There is also bobtail or non-trucking liability, which may apply when the truck is being operated without a trailer or outside dispatch use, depending on how the policy is written. General liability may help with risks that happen off the road, such as certain third-party injuries at your business location. Workers compensation comes into play if you have employees, and some operations also need trailer interchange, reefer breakdown, or umbrella coverage.

The right coverage depends on how you operate

A dry van owner-operator hauling general freight does not face the same risk profile as a fleet moving refrigerated goods across multiple states. A dump truck running local routes has different exposures than a long-haul power unit under permanent authority. That is why semi truck insurance pricing and structure vary so much.

What you haul is a big factor. High-value freight, hazardous materials, temperature-sensitive goods, and specialized equipment all change the coverage conversation. Radius matters too. Local routes can still have heavy claim exposure, but interstate long-haul operations often bring more compliance demands and different underwriting questions.

Your business stage matters just as much. New ventures often pay more because there is no operating history for underwriters to review. That does not mean coverage is out of reach. It means the application has to be clean, the operation has to be explained clearly, and the policy has to be built around what the carrier will actually insure.

Fleets have a different challenge. As units and drivers increase, so do the moving parts. One bad loss run, one driver with a poor MVR, or one gap in process can impact rates across the account. Good fleet insurance is not just about buying limits. It is about creating a program that can hold up over time.

What affects the cost of semi truck insurance

Every trucking business wants the same thing – solid protection at a fair price. The hard truth is that premiums are based on risk, and trucking is a high-exposure business. Still, pricing is not random.

Your driving record and loss history carry a lot of weight. So do the experience level of your drivers, the age and value of the truck, your operating radius, garaging location, and the type of freight you move. New authorities usually see higher rates because carriers are taking on more uncertainty. Credit can also affect premiums in many cases.

Coverage choices change the number too.
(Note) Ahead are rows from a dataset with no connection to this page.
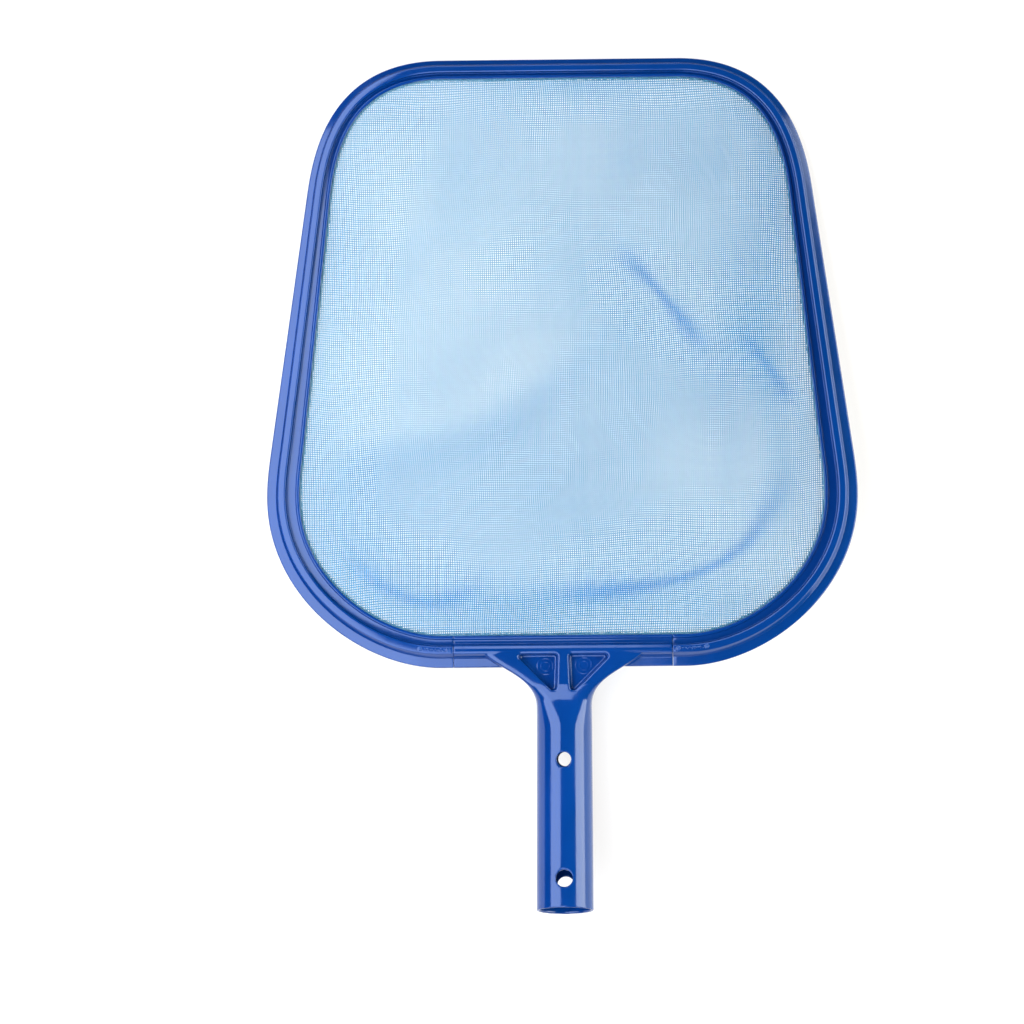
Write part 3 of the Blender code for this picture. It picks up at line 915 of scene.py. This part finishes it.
def make_welds():
    bm = bmesh.new()
    rng = np.random.default_rng(7)
    for side in (-1, 1):
        for i, along in enumerate(STAKES):
            s = side * (HALF - SEAM - along)
            p, n = edge_points(np.array([s]))
            v = section_values(np.array([s]))[0]
            m = 0.5 * (v[2] + v[3]) + 0.15
            at = (p[0, 0] + n[0, 0] * m, p[0, 1] + n[0, 1] * m, v[5] - 0.05)
            blob(bm, at, 1.35, 1.15, 0.36, 0.4 * i, 3.0 * i + side, 3)
            blob(bm, (at[0] + 0.1, at[1] - 0.1, at[2] + 0.12), 0.62, 0.55, 0.30, 0.9, 5.0 * i + side, 3)
        lo, hi = STAKES[0] + 1.6, STAKES[1] - 1.6
        for along in np.arange(lo, hi, 0.62):
            s = side * (HALF - SEAM - along - rng.uniform(-0.2, 0.2))
            p, n = edge_points(np.array([s]))
            v = section_values(np.array([s]))[0]
            m = 0.5 * (v[2] + v[3]) + rng.uniform(-0.45, 0.75)
            r = rng.uniform(0.16, 0.42)
            at = (p[0, 0] + n[0, 0] * m, p[0, 1] + n[0, 1] * m, v[5] - 0.06)
            blob(bm, at, r * 1.5, r, 0.13 + 0.10 * rng.random(), rng.uniform(-0.5, 0.5), along + side, 2)
    bmesh.ops.recalc_face_normals(bm, faces=bm.faces[:])
    mesh = bpy.data.meshes.new("stake_heads")
    bm.to_mesh(mesh)
    bm.free()
    ob = bpy.data.objects.new("stake_heads", mesh)
    bpy.context.scene.collection.objects.link(ob)
    lay(ob)
    smooth(ob, None)
    ob.data.materials.append(weld_material())
    return ob


welds = make_welds()


# ======================================================== retaining spline strip
def make_spline():
    end = HALF - 0.5 * SPLINE_GAP
    s = np.linspace(-end, end, 520)
    p, n = edge_points(s)
    values = section_values(s)
    rings = []
    for i in range(len(s)):
        m, ch = 0.5 * (values[i, 2] + values[i, 3]), values[i, 6]
        lo, hi = m - ch + GAP, m + ch - 1.0
        mid = 0.5 * (lo + hi)
        wave = 0.04 * math.sin(s[i] * 0.31) + 0.03 * math.sin(s[i] * 0.83 + 1.0)
        sec = np.array(
            fillet(
                [
                    (lo, SPLINE_BOTTOM + 0.12, 0.2),
                    (lo, SPLINE_TOP, 0.2),
                    (hi, SPLINE_TOP, 0.2),
                    (hi, SPLINE_BOTTOM + 0.12, 0.2),
                    (mid + 0.10, SPLINE_BOTTOM + wave * 0.5, 0.12),
                    (mid - 0.10, SPLINE_BOTTOM + wave * 0.5, 0.12),
                ],
                3,
            )
        )
        rings.append(
            np.stack([p[i, 0] + n[i, 0] * sec[:, 0], p[i, 1] + n[i, 1] * sec[:, 0], sec[:, 1]], axis=-1)
        )
    ob = loft("spline_strip", rings)
    smooth(ob, 40.0)
    ob.data.materials.append(spline_material())
    return ob


spline = make_spline()


# ======================================================================= the net
def loop_at(extra, count=1400):
    """A closed line round the net, extra mm inside the rim's inner edge (negative is under the rim)."""
    s = np.linspace(-HALF, HALF, count, endpoint=False)
    p, n = edge_points(s)
    d = section_values(s)[:, 0] + extra
    return p + n * d[:, None], s


def net_border():
    s = np.linspace(-HALF, HALF, 1400, endpoint=False)
    p, n = edge_points(s)
    v = section_values(s)
    d = 0.5 * (v[:, 2] + v[:, 3]) + v[:, 6] - 0.15
    return p + n * d[:, None]


BORDER = net_border()
INNER, INNER_S = loop_at(0.0)


def crossings(loop, axis, value):
    """Where the line axis = value crosses a convex closed line: lowest and highest place on the other axis."""
    a, b = loop, np.roll(loop, -1, axis=0)
    da, db = a[:, axis] - value, b[:, axis] - value
    hit = (da <= 0) != (db <= 0)
    if hit.sum() < 2:
        return None
    t = da[hit] / (da[hit] - db[hit])
    o = 1 - axis
    at = a[hit, o] + t * (b[hit, o] - a[hit, o])
    return float(at.min()), float(at.max())


GRID = 3.0
GU = np.arange(-144.0, 144.1, GRID)
GV = np.arange(0.0, 300.1, GRID)


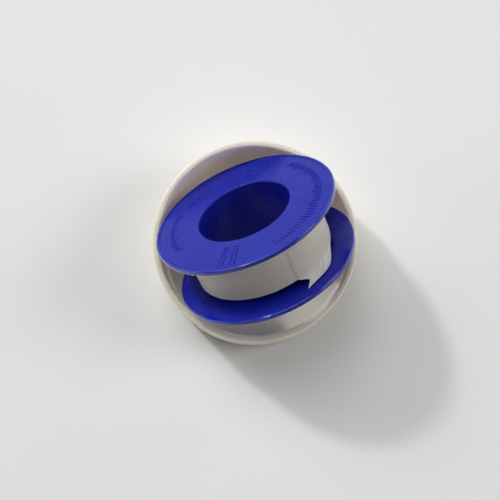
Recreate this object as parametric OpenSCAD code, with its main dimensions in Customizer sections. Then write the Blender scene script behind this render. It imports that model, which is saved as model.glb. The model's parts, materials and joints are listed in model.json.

Higher deductibles can lower premium, but they also increase what you pay out of pocket after a loss. Lower limits may save money up front, but they can leave you exposed if a claim goes beyond the policy. That is where a lot of operators get stuck. Cheap insurance is only cheap until it fails when you need it.

This is also why side-by-side carrier comparison matters. One insurer may price a new venture aggressively but limit cargo options. Another may handle a tougher driver profile better but come in higher on physical damage. There is no single best company for every trucker. The fit depends on the account.
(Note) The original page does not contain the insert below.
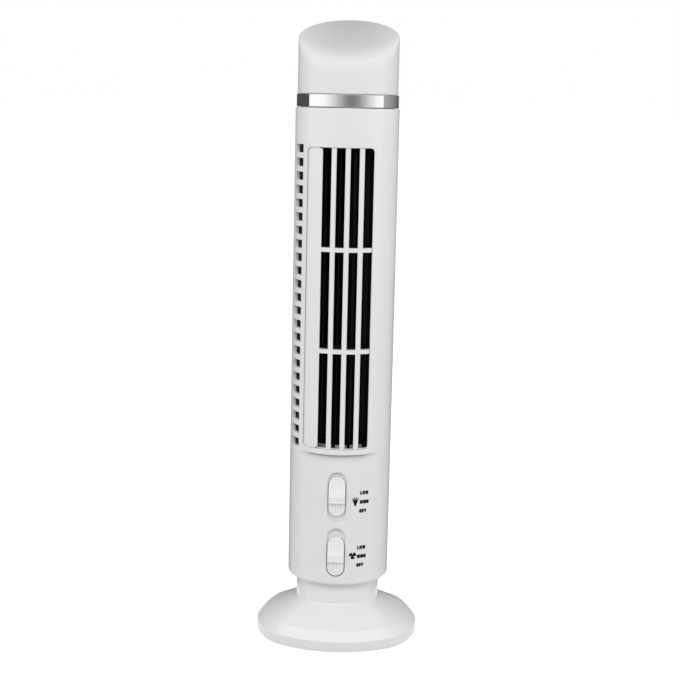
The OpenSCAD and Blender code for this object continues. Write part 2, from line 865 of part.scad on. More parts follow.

How to buy semi truck insurance without wasting time

The fastest path is to get your information organized before you start shopping. Carriers want a clear picture of the operation, and delays usually happen when basic details are missing or inconsistent.

Start with your business information, your authority status, vehicle details, driver information, and the type of freight you plan to haul. Be accurate about radius, states of operation, and whether you are leased on or running under your own authority. If your operation changes after binding, the policy may need to be updated.
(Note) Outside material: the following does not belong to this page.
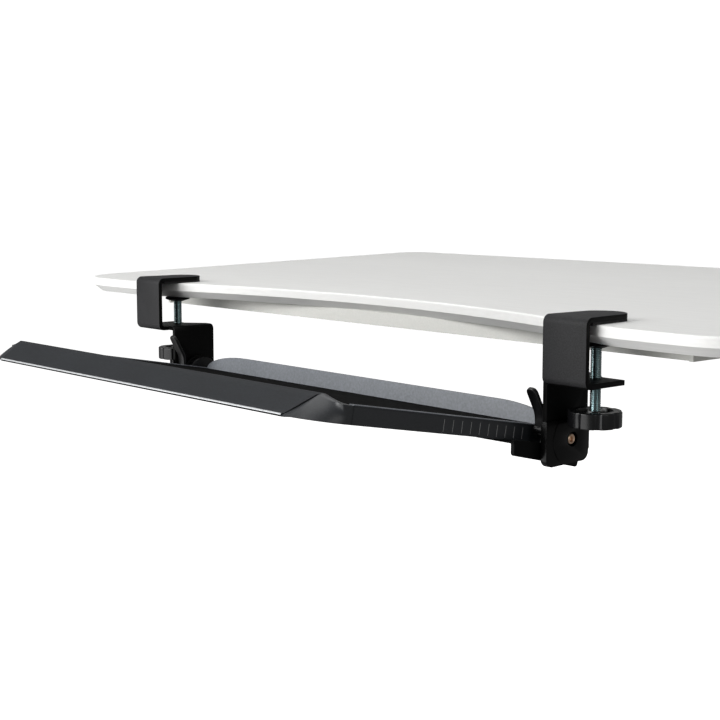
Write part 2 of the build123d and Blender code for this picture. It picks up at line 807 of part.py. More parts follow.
with BuildPart() as palm_rest:
    with BuildSketch(side_plane(-palm_half_crest)):
        with BuildLine():
            Polyline(
                (-tray_front, -deck_n - palm_lip),
                (-tray_front + 1.2, -deck_n - palm_lip),
                (-tray_front + palm_wall + 2.5, palm_floor_n),
                (-palm_back, palm_floor_n),
                (-palm_back, deck_n),
                (-palm_back - 4, deck_n + 1.5),
                (-ridge_s + palm_crest, crest_n),
                (-ridge_s, crest_n),
                close=True,
            )
        make_face()
    extrude(amount=2 * palm_half_crest)
    with BuildSketch(deck_plane.offset(-2 * skirt_h)):
        with BuildLine():
            Polyline(*palm_outline, close=True)
        make_face()
    extrude(amount=4 * skirt_h, mode=Mode.INTERSECT)
    # Hollow underneath, with a boss for each screw.
    with BuildSketch(side_plane(-palm_half_front + palm_wall)):
        with BuildLine():
            Polyline(
                (-tray_front + palm_wall + 7, palm_floor_n),
                (-palm_back - palm_wall, palm_floor_n),
                (-palm_back - palm_wall, deck_n - 1),
                (-ridge_s + palm_crest / 2, palm_roof_n),
                close=True,
            )
        make_face()
    extrude(amount=2 * (palm_half_front - palm_wall), mode=Mode.SUBTRACT)
    with BuildSketch(deck_plane.offset(palm_floor_n)):
        with Locations(palm_screw_spots):
            Circle(palm_boss_r)
    extrude(amount=palm_roof_n - palm_floor_n)
    with BuildSketch(deck_plane.offset(palm_floor_n)):
        with Locations(palm_screw_spots):
            Circle(tray_screw_r + hole_gap)
    extrude(amount=palm_screw_bite + 2, mode=Mode.SUBTRACT)
save(palm_rest.part, "palm_rest")

with BuildPart() as rear_guard:
    guard_plane = Plane(origin=(0, pivot_y, pivot_z), x_dir=(1, 0, 0), z_dir=-back_dir)
    with BuildSketch(guard_plane.offset(-guard_t)):
        guard_top = deck_n + guard_h
        with BuildLine():
            Line((-guard_flat_half, guard_top), (guard_flat_half, guard_top))
            EllipticalCenterArc(
                (guard_flat_half, deck_n), guard_half - guard_flat_half, guard_h, start_angle=0, arc_size=90
            )
            Line((guard_half, deck_n), (-guard_half, deck_n))
            EllipticalCenterArc(
                (-guard_flat_half, deck_n), guard_half - guard_flat_half, guard_h, start_angle=90, arc_size=90
            )
        make_face()
    extrude(amount=guard_t)
    with BuildSketch(deck_plane.offset(deck_n)):
        with Locations((0, guard_t)):
            Rectangle(2 * guard_flat_half, guard_foot, align=(Align.CENTER, Align.MIN))
    extrude(amount=guard_foot_h)
    with BuildSketch(deck_plane.offset(deck_n)):
        with Locations(guard_screw_spots):
            Circle(tray_screw_r + hole_gap)
    extrude(amount=guard_foot_h - 1, mode=Mode.SUBTRACT)
save(rear_guard.part, "rear_guard")

with BuildPart() as slide_rail:
    with BuildSketch(deck_plane.offset(rail_low_n)):
        with Locations((rail_mid_x, -(rail_from + rail_to) / 2)):
            Rectangle(rail_w, rail_to - rail_from)
    extrude(amount=rail_h)
    with BuildSketch(deck_plane.offset(rail_low_n + rail_wall)):
        with Locations((rail_mid_x, -(rail_from + rail_to) / 2)):
            Rectangle(rail_w - 2 * rail_wall, rail_to - rail_from)
    extrude(amount=rail_h - 2 * rail_wall, mode=Mode.SUBTRACT)
    with BuildSketch(deck_plane.offset(rail_low_n)):
        with Locations((rail_mid_x, -(rail_from + rail_to) / 2)):
            Rectangle(slot_w, rail_to - rail_from)
    extrude(amount=rail_wall, mode=Mode.SUBTRACT)
    right_rail_spots = [spot for spot in rail_screw_spots if spot[0] > 0]
    with BuildSketch(deck_plane.offset(rail_top_n - rail_wall)):
        with Locations(right_rail_spots):
            Circle(tray_screw_r + hole_gap)
    extrude(amount=rail_wall, mode=Mode.SUBTRACT)
    with BuildSketch(deck_plane.offset(rail_top_n - rail_wall)):
        with Locations(right_rail_spots):
            Circle(tray_screw_head_r + hole_gap)
    extrude(amount=tray_screw_head_h, mode=Mode.SUBTRACT)
save_pair(slide_rail.part, "slide_rail")

rail_screw_bite = rail_wall - tray_screw_head_h + wall_t - deck_skin - tray_screw_tip_gap
with BuildPart() as tray_screws:
    for spots, seat_n, bite in (
        (rail_screw_spots, rail_top_n - rail_wall, rail_screw_bite),
        (palm_screw_spots, -deck_n - tray_screw_head_h, wall_t + palm_screw_bite),
        (guard_screw_spots, deck_n - wall_t - tray_screw_head_h, wall_t + guard_screw_bite),
    ):
        with BuildSketch(deck_plane.offset(seat_n)):
            with Locations(spots):
                Circle(tray_screw_head_r)
        extrude(amount=tray_screw_head_h)
        with BuildSketch(deck_plane.offset(seat_n)):
            with Locations(spots):
                Circle(tray_screw_r)
        extrude(amount=tray_screw_head_h + bite)
save(tray_screws.part, "tray_screws")
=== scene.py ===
import json
import math

import bmesh
import bpy
from mathutils import Matrix, Vector


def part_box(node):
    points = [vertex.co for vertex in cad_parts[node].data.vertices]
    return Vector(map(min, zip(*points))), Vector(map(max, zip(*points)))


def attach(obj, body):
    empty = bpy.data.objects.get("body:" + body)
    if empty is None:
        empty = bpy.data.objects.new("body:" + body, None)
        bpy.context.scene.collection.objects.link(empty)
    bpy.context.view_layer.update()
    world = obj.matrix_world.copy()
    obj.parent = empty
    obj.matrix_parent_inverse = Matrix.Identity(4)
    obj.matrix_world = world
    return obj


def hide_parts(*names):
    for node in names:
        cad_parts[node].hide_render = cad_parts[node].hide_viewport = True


# A white worktop on a low steel under-frame, with a clamp-on keyboard tray.
# Millimetres inside the shape functions; metres on the finished pieces.

MM = 0.001

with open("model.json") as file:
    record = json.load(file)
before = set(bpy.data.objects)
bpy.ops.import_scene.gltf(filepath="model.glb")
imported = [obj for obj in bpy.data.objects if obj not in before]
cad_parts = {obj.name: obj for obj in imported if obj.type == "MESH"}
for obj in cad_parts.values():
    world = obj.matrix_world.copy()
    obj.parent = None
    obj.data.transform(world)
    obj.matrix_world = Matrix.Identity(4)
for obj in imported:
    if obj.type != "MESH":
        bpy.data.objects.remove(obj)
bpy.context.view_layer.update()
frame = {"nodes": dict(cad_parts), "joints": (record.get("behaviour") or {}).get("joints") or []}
nodes = frame["nodes"]
joints = {joint["name"]: joint for joint in frame["joints"]}
scene = bpy.context.scene


# ---------------------------------------------------------------- helpers
def linear(code):
    """Turns an sRGB hex value into a linear colour with alpha 1."""
    parts = [int(code[i : i + 2], 16) / 255 for i in (0, 2, 4)]
    return [c / 12.92 if c <= 0.04045 else ((c + 0.055) / 1.055) ** 2.4 for c in parts] + [1.0]


def add(tree, kind, links=(), **settings):
    """Adds a node with its settings, and fills its inputs from values or other nodes' outputs."""
    made = tree.nodes.new(kind)
    for name, value in settings.items():
        setattr(made, name, value)
    for socket, value in dict(links).items():
        if isinstance(value, bpy.types.NodeSocket):
            tree.links.new(value, made.inputs[socket])
        else:
            made.inputs[socket].default_value = value
    return made


def finish(name, dark, light, grain_mm, depth_mm, stretch=(1, 1, 1), shade=(0.35, 0.65), **sockets):
    """A surface finish: two close colours mixed by a grain of a real size, and its bump.

    The grain also nudges the roughness, and a broad cloud keeps large faces from looking flat."""
    material = bpy.data.materials.new(name)
    material.use_nodes = True
    tree = material.node_tree
    tree.nodes.clear()
    place = add(tree, "ShaderNodeTexCoord")
    turned = add(tree, "ShaderNodeMapping", {"Vector": place.outputs["Object"], "Scale": stretch})
    grain = add(
        tree,
        "ShaderNodeTexNoise",
        {"Vector": turned.outputs[0], "Scale": 1000 / grain_mm, "Detail": 2.0, "Roughness": 0.6},
    )
    cloud = add(
        tree,
        "ShaderNodeTexNoise",
        {"Vector": turned.outputs[0], "Scale": 1000 / (grain_mm * 28), "Detail": 3.0},
    )
    both = add(
        tree,
        "ShaderNodeMix",
        {"Factor": 0.3, "A": grain.outputs["Fac"], "B": cloud.outputs["Fac"]},
        data_type="FLOAT",
    )
    colour = add(tree, "ShaderNodeValToRGB", {"Fac": both.outputs["Result"]})
    colour.color_ramp.elements[0].position = shade[0]
    colour.color_ramp.elements[0].color = linear(dark)
    colour.color_ramp.elements[1].position = shade[1]
    colour.color_ramp.elements[1].color = linear(light)
    base_rough = sockets.pop("Roughness", 0.5)
    rough = add(
        tree,
        "ShaderNodeMapRange",
        {"Value": cloud.outputs["Fac"], "To Min": base_rough * 0.88, "To Max": base_rough * 1.12},
    )
    bump = add(
        tree,
        "ShaderNodeBump",
        {"Height": grain.outputs["Fac"], "Distance": depth_mm * MM, "Strength": 1.0},
    )
    shader = add(
        tree,
        "ShaderNodeBsdfPrincipled",
        {
            "Base Color": colour.outputs["Color"],
            "Roughness": rough.outputs["Result"],
            "Normal": bump.outputs["Normal"],
            **sockets,
        },
    )
    add(tree, "ShaderNodeOutputMaterial", {"Surface": shader.outputs[0]})
    return material


# ---------------------------------------------------------------- finishes
# Melamine-faced chipboard, pressed against a faintly lined plate: white with soft long streaks.
worktop_melamine = finish(
    "white_melamine_pressed", "DEDEDC", "E4E4E2", 3.0, 0.01, stretch=(0.06, 1, 1),
    **{"Roughness": 0.42},
)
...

Once quotes come in, do not compare premium alone. Look at limits, deductibles, exclusions, filing requirements, payment options, and how claims are handled. Two policies can look similar on price and be very different where it counts.

This is where a trucking-focused agency can save real time. Instead of calling around and trying to sort through insurance language on your own, you can get quotes shopped across multiple carriers, see the differences clearly, and make a decision based on coverage and cost together. For operators trying to get authority active fast, that speed matters. For established businesses, it keeps policy management from turning into a second job.

Common mistakes that cost truckers money

One of the biggest mistakes is buying coverage based only on the lowest monthly payment. A low premium can come with higher deductibles, tighter exclusions, weaker endorsements, or missing coverage you assumed was included.

Another mistake is underinsuring the truck or cargo. If the stated value is off, or the limit does not reflect the loads you actually carry, a claim can turn into a painful shortfall. The same goes for businesses that grow and never update their insurance. Adding drivers, changing routes, hauling different freight, or expanding into new states can all affect what the policy needs to cover.

Some operators also wait too long to ask for help after a claim, certificate request, or policy change. In trucking, paperwork is operational. If a certificate is delayed or a filing issue holds up a contract, that is not a small service problem. It can stop revenue.

Why service matters after the policy starts

Buying the policy is only part of the job. After that, you may need certificates for brokers and shippers, help with claims, MVR requests, loss runs, or financing options that keep cash flow manageable. A good insurance partner does not disappear after the binder is signed.

That ongoing service is especially important in trucking because things change fast. A new truck gets added. A driver comes off the roster. A shipper asks for updated proof of coverage. A claim needs to be reported before it gets worse. The easier those tasks are, the easier it is to keep your business moving.

That is one reason specialized agencies stand out. They already understand what authority-ready coverage looks like, what common filings are needed, and where trucking operations tend to run into trouble. Rig Insurance Pros works in that lane every day, which makes the process simpler for operators who do not have time to explain the basics from scratch.

Getting the policy right the first time

Good semi truck insurance should feel practical, not padded. You want enough coverage to protect the truck, the freight, and the business you are building, but not a pile of add-ons that do nothing for your actual operation.

That starts with honest underwriting information, clear quote comparisons, and a real conversation about risk. If you are a new venture, that may mean focusing on authority setup, compliance, and affordable core coverage. If you run a fleet, it may mean tightening driver standards, reviewing claims trends, and structuring a program that supports growth without letting premiums get away from you.

The goal is simple. Get covered, stay compliant, and keep the wheels turning with fewer surprises. When your insurance is built around the job, it stops being a roadblock and starts doing what it is supposed to do – protect the business that depends on every load.